◆ **DATASET EXCERPTS**:

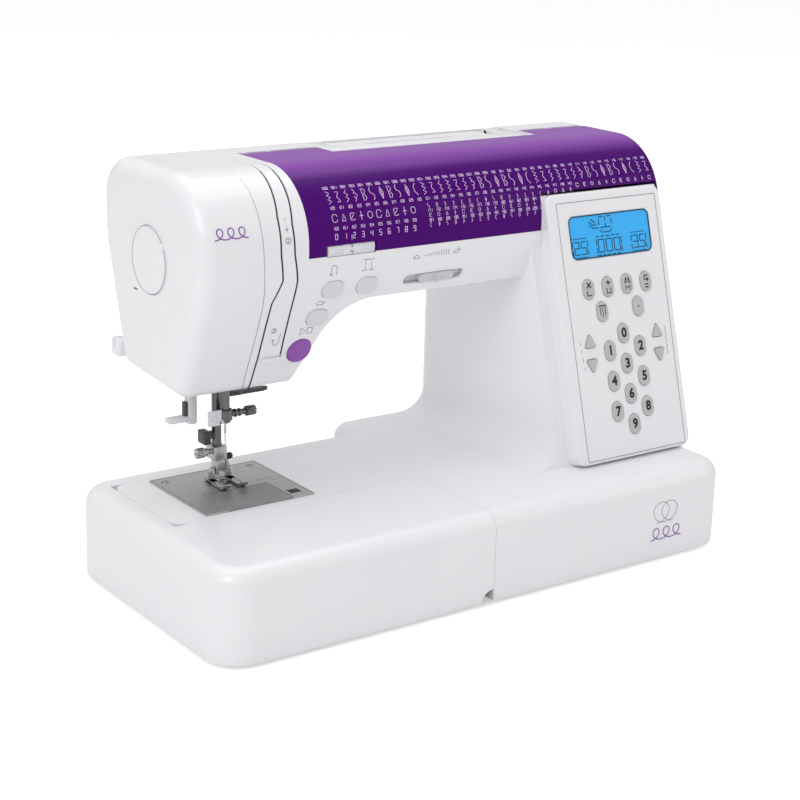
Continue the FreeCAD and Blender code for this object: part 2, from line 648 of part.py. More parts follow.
casting = [box("bed_bar", 60, 156, 14, 330, 24, 20), box("post", 366, 186, 8, 34, 24, 220),
           box("post_foot", 240, 150, 8, 170, 60, 8), box("beam", 100, 174, 205, 300, 28, 22),
           box("head_plate", 66, 174, 150, 60, 18, 77)]
bores = []
for name, along, x, y, z, length, width, height, radius in (
        ("needle_low", "z", 79, 140, 152, 17, 34.5, 10, S.needle_bar_radius),
        ("needle_high", "z", 79, 140, 190, 17, 34.5, 10, S.needle_bar_radius),
        ("shaft_left", "x", 140, 150, 206, 10, 24.5, 20, S.shaft_radius),
        ("shaft_right", "x", 392, 150, 206, 10, 24.5, 20, S.shaft_radius),
        ("hook_bearing", "z", 78, 112, 16, 18, 44.5, 12, S.hook_shaft)):
    bore_y = {"needle_low": S.needle_y, "needle_high": S.needle_y,
              "hook_bearing": S.hook_y}.get(name, S.shaft_y)
    lug, bore = bearing(name, along, x, y, z, length, width, height, S.needle_x, bore_y,
                        S.shaft_z, radius + running)
    casting.append(lug)
    bores.append(bore)
presser_bore = rod("presser_bore", "z", S.needle_x, presser_y, 140, S.presser_radius + running, 80)
casting.append(box("gusset", 126, 174, 190, 20, 18, 20))
part("frame_casting", cut("frame_casting", fuse("casting_blank", *casting), presser_bore, *bores))

# --- drive -----------------------------------------------------------------------------------

wheel_left = S.base_length + S.wheel_gap
shaft_start = S.needle_x + 14
shaft = rod("shaft_core", "x", shaft_start, S.shaft_y, S.shaft_z, S.shaft_radius,
            wheel_left + 10 - shaft_start)
pulley = rod("arm_pulley", "x", S.pulley_x, S.shaft_y, S.shaft_z, S.pulley_radius, S.pulley_width)
crank = rod("crank_disc", "x", shaft_start - 3, S.shaft_y, S.shaft_z, 12, 4)
crank_pin = rod("crank_pin", "x", shaft_start - 6, S.shaft_y, S.shaft_z + 8, 2.5, 4)
part("arm_shaft", fuse("arm_shaft", shaft, pulley, crank, crank_pin))

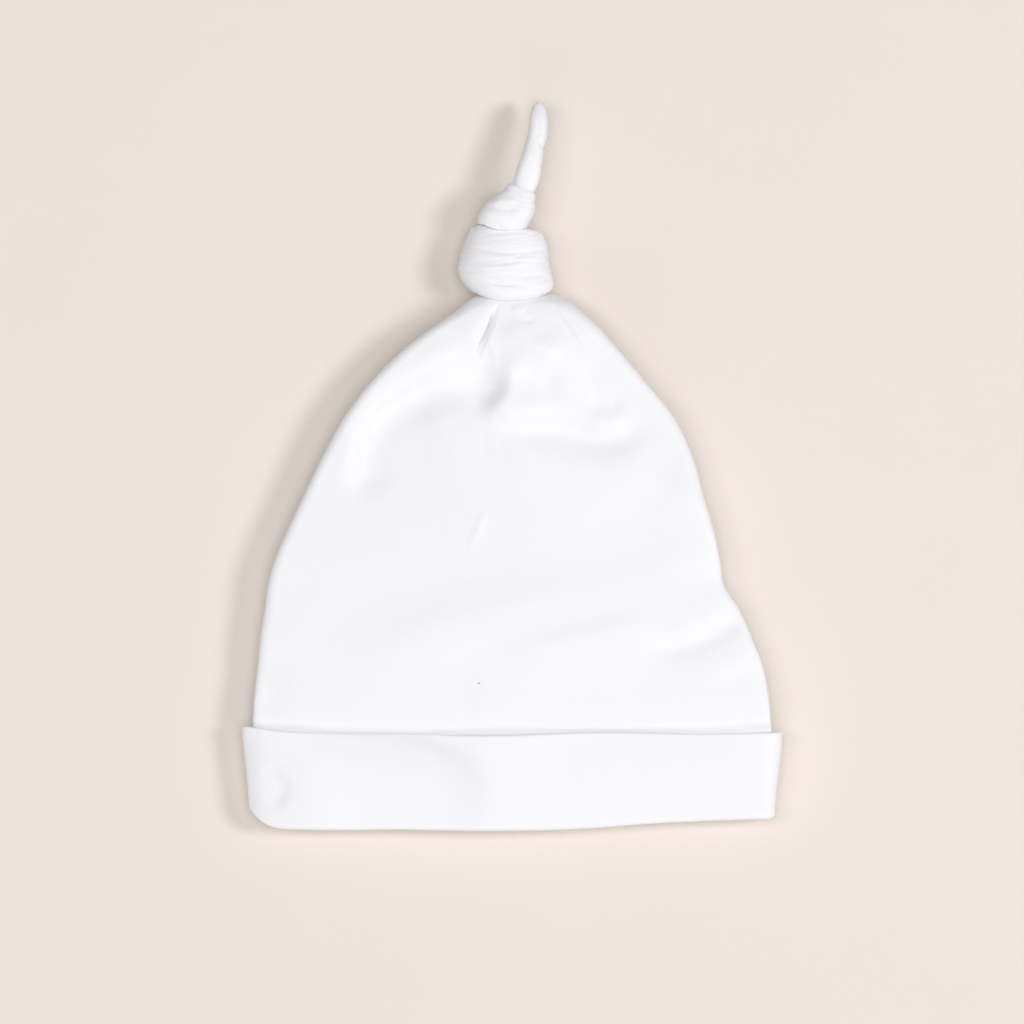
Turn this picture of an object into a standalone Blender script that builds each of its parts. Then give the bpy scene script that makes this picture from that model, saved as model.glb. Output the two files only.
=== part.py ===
"""A newborn's knotted cap in white cotton jersey, lying flat on its back.

The crown is a bell-shaped bag of thin cloth, open at its wide end. Its top is gathered into a neck that
passes through the knot. The knot is a thick turn of cloth round the neck and a smaller one round the foot
of the tail, whose free end sticks out. A doubled cuff is turned up round the mouth.

Metres, +Z up. The origin is on the surface, under the middle of the cap. +Y runs from the mouth to the tip
of the tail, and +X is to the right when the cap is seen from above.
"""

import math
from collections import namedtuple

import bmesh
import bpy
import numpy as np

# Crown
CROWN_WIDTH = 0.158  # across the crown where it leaves the cuff
CROWN_LENGTH = 0.163  # from the folded edge of the mouth to the foot of the knot
CROWN_RISE = 0.015  # the crown's upper side above the surface, between its shoulders
CROWN_WALL = 0.0012  # two plies of fine jersey
PLEATS_ABOVE = 5  # pleats of the upper side where it runs into the knot
PLEATS_BELOW = 4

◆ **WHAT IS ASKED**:
Transcribe, exactly and exclusively, the run of lines that opens with the line bearing "Turn this picture" and closes with the line bearing "of the tail, whose".

◆ **OUTPUT BELOW**:
Turn this picture of an object into a standalone Blender script that builds each of its parts. Then give the bpy scene script that makes this picture from that model, saved as model.glb. Output the two files only.
=== part.py ===
"""A newborn's knotted cap in white cotton jersey, lying flat on its back.

The crown is a bell-shaped bag of thin cloth, open at its wide end. Its top is gathered into a neck that
passes through the knot. The knot is a thick turn of cloth round the neck and a smaller one round the foot
of the tail, whose free end sticks out. A doubled cuff is turned up round the mouth.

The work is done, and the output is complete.